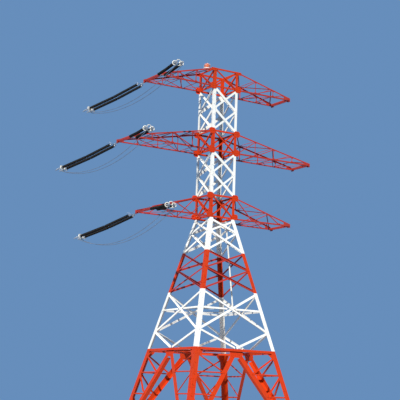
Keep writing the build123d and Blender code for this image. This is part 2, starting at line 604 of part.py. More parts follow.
def string_shape(lug, turn, droop1, droop2, side):
    """twin tension string from its lug: insulators, fittings, ring, clamp ends"""
    d1, d2 = heading(turn, droop1, side), heading(turn, droop2, side)
    mid = (d1 + d2).normalized()
    across = d1.cross(Vector(0, 0, 1)).normalized()
    up1, up2 = across.cross(d1), across.cross(d2)
    twin = [(-ROD_GAP / 2, 0), (ROD_GAP / 2, 0)]
    first = lug + d1 * LINK
    knee = first + d1 * ROD
    second = knee + mid * JOINT
    end = second + d2 * ROD
    with BuildPart() as rods:
        with BuildSketch(Plane(origin=first + d1 * 4, x_dir=across, z_dir=d1)):
            with Locations(*twin):
                Circle(ROD_D / 2)
        extrude(amount=ROD - 8)
        with BuildSketch(Plane(origin=second + d2 * 4, x_dir=across, z_dir=d2)):
            with Locations(*twin):
                Circle(ROD_D / 2)
        extrude(amount=ROD - 8)
        with BuildSketch(Plane(origin=knee + mid * 4, x_dir=across, z_dir=mid)):
            with Locations(*twin):
                Circle(40)
        extrude(amount=JOINT - 8)
    with BuildPart() as tower_end:
        with BuildSketch(Plane(origin=lug - d1 * 38, x_dir=across, z_dir=d1)):
            with Locations((0, 36), (0, -36)):
                Rectangle(54, 12)
        extrude(amount=218)
        with BuildSketch(Plane(origin=lug + d1 * 150, x_dir=across, z_dir=d1)):
            Rectangle(54, 84)
        extrude(amount=50)
        with BuildSketch(Plane(origin=lug - up1 * 52, x_dir=across, z_dir=up1)):
            Circle(18)
        extrude(amount=104)
        with BuildSketch(Plane(origin=lug + d1 * 200, x_dir=across, z_dir=d1)):
            Circle(22)
        extrude(amount=45)
        with BuildSketch(Plane(origin=lug + d1 * 240 - up1 * 10, x_dir=across, z_dir=up1)):
            Polygon((-70, 0), (70, 0), (300, 55), (300, 110), (-300, 110), (-300, 55),
                    align=None)
        extrude(amount=20)
        with BuildSketch(Plane(origin=lug + d1 * 340, x_dir=across, z_dir=d1)):
            with Locations(*twin):
                Circle(30)
        extrude(amount=60)
    clamp = [(-CLAMP_GAP / 2, 0), (CLAMP_GAP / 2, 0)]
    with BuildPart() as line_end:
        with BuildSketch(Plane(origin=end, x_dir=across, z_dir=d2)):
            with Locations(*twin):
                Circle(30)
        extrude(amount=60)
        with BuildSketch(Plane(origin=end + d2 * 50 - up2 * 10, x_dir=across, z_dir=up2)):
            Polygon((-300, 0), (300, 0), (300, 60), (260, 115), (-260, 115), (-300, 60),
                    align=None)
        extrude(amount=20)
        with BuildSketch(Plane(origin=end + d2 * 155, x_dir=across, z_dir=d2)):
            with Locations(*clamp):
                Circle(46)
        extrude(amount=405)
        with BuildSketch(Plane(origin=end + d2 * 560, x_dir=across, z_dir=d2)):
            with Locations(*clamp):
                Circle(27)
        extrude(amount=150)
        back = (up2 * -0.80 - d2 * 0.60).normalized()
        with BuildSketch(Plane(origin=end + d2 * 330, x_dir=across, z_dir=back)):
            with Locations(*clamp):
                Circle(24)
        extrude(amount=190)
    with BuildPart() as ring:
        for x in (-ROD_GAP / 2, ROD_GAP / 2):
            with Locations(Plane(origin=end + across * x + d2 * 10, x_dir=across,
                                 z_dir=d2).location):
                Torus(RING_R, RING_TUBE)
        with BuildSketch(Plane(origin=end + d2 * 20, x_dir=across, z_dir=d2)):
            with Locations((ROD_GAP / 2 - RING_R, 0), (RING_R - ROD_GAP / 2, 0)):
                Rectangle(40, 16)
        extrude(amount=29.5)
    starts = [end + d2 * 330 + across * x + back * 190 for x, _ in clamp]
    return rods.part, [tower_end.part, line_end.part], ring.part, starts, back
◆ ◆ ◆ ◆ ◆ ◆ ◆
* What is being asked *
Set down all of the data above, word for word.

* Answer to the task *
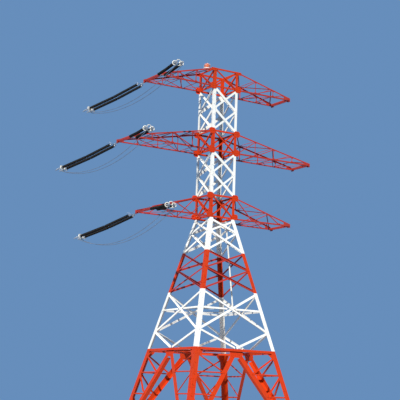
Keep writing the build123d and Blender code for this image. This is part 2, starting at line 604 of part.py. More parts follow.
def string_shape(lug, turn, droop1, droop2, side):
    """twin tension string from its lug: insulators, fittings, ring, clamp ends"""
    d1, d2 = heading(turn, droop1, side), heading(turn, droop2, side)
    mid = (d1 + d2).normalized()
    across = d1.cross(Vector(0, 0, 1)).normalized()
    up1, up2 = across.cross(d1), across.cross(d2)
    twin = [(-ROD_GAP / 2, 0), (ROD_GAP / 2, 0)]
    first = lug + d1 * LINK
    knee = first + d1 * ROD
    second = knee + mid * JOINT
    end = second + d2 * ROD
    with BuildPart() as rods:
        with BuildSketch(Plane(origin=first + d1 * 4, x_dir=across, z_dir=d1)):
            with Locations(*twin):
                Circle(ROD_D / 2)
        extrude(amount=ROD - 8)
        with BuildSketch(Plane(origin=second + d2 * 4, x_dir=across, z_dir=d2)):
            with Locations(*twin):
                Circle(ROD_D / 2)
        extrude(amount=ROD - 8)
        with BuildSketch(Plane(origin=knee + mid * 4, x_dir=across, z_dir=mid)):
            with Locations(*twin):
                Circle(40)
        extrude(amount=JOINT - 8)
    with BuildPart() as tower_end:
        with BuildSketch(Plane(origin=lug - d1 * 38, x_dir=across, z_dir=d1)):
            with Locations((0, 36), (0, -36)):
                Rectangle(54, 12)
        extrude(amount=218)
        with BuildSketch(Plane(origin=lug + d1 * 150, x_dir=across, z_dir=d1)):
            Rectangle(54, 84)
        extrude(amount=50)
        with BuildSketch(Plane(origin=lug - up1 * 52, x_dir=across, z_dir=up1)):
            Circle(18)
        extrude(amount=104)
        with BuildSketch(Plane(origin=lug + d1 * 200, x_dir=across, z_dir=d1)):
            Circle(22)
        extrude(amount=45)
        with BuildSketch(Plane(origin=lug + d1 * 240 - up1 * 10, x_dir=across, z_dir=up1)):
            Polygon((-70, 0), (70, 0), (300, 55), (300, 110), (-300, 110), (-300, 55),
                    align=None)
        extrude(amount=20)
        with BuildSketch(Plane(origin=lug + d1 * 340, x_dir=across, z_dir=d1)):
            with Locations(*twin):
                Circle(30)
        extrude(amount=60)
    clamp = [(-CLAMP_GAP / 2, 0), (CLAMP_GAP / 2, 0)]
    with BuildPart() as line_end:
        with BuildSketch(Plane(origin=end, x_dir=across, z_dir=d2)):
            with Locations(*twin):
                Circle(30)
        extrude(amount=60)
        with BuildSketch(Plane(origin=end + d2 * 50 - up2 * 10, x_dir=across, z_dir=up2)):
            Polygon((-300, 0), (300, 0), (300, 60), (260, 115), (-260, 115), (-300, 60),
                    align=None)
        extrude(amount=20)
        with BuildSketch(Plane(origin=end + d2 * 155, x_dir=across, z_dir=d2)):
            with Locations(*clamp):
                Circle(46)
        extrude(amount=405)
        with BuildSketch(Plane(origin=end + d2 * 560, x_dir=across, z_dir=d2)):
            with Locations(*clamp):
                Circle(27)
        extrude(amount=150)
        back = (up2 * -0.80 - d2 * 0.60).normalized()
        with BuildSketch(Plane(origin=end + d2 * 330, x_dir=across, z_dir=back)):
            with Locations(*clamp):
                Circle(24)
        extrude(amount=190)
    with BuildPart() as ring:
        for x in (-ROD_GAP / 2, ROD_GAP / 2):
            with Locations(Plane(origin=end + across * x + d2 * 10, x_dir=across,
                                 z_dir=d2).location):
                Torus(RING_R, RING_TUBE)
        with BuildSketch(Plane(origin=end + d2 * 20, x_dir=across, z_dir=d2)):
            with Locations((ROD_GAP / 2 - RING_R, 0), (RING_R - ROD_GAP / 2, 0)):
                Rectangle(40, 16)
        extrude(amount=29.5)
    starts = [end + d2 * 330 + across * x + back * 190 for x, _ in clamp]
    return rods.part, [tower_end.part, line_end.part], ring.part, starts, back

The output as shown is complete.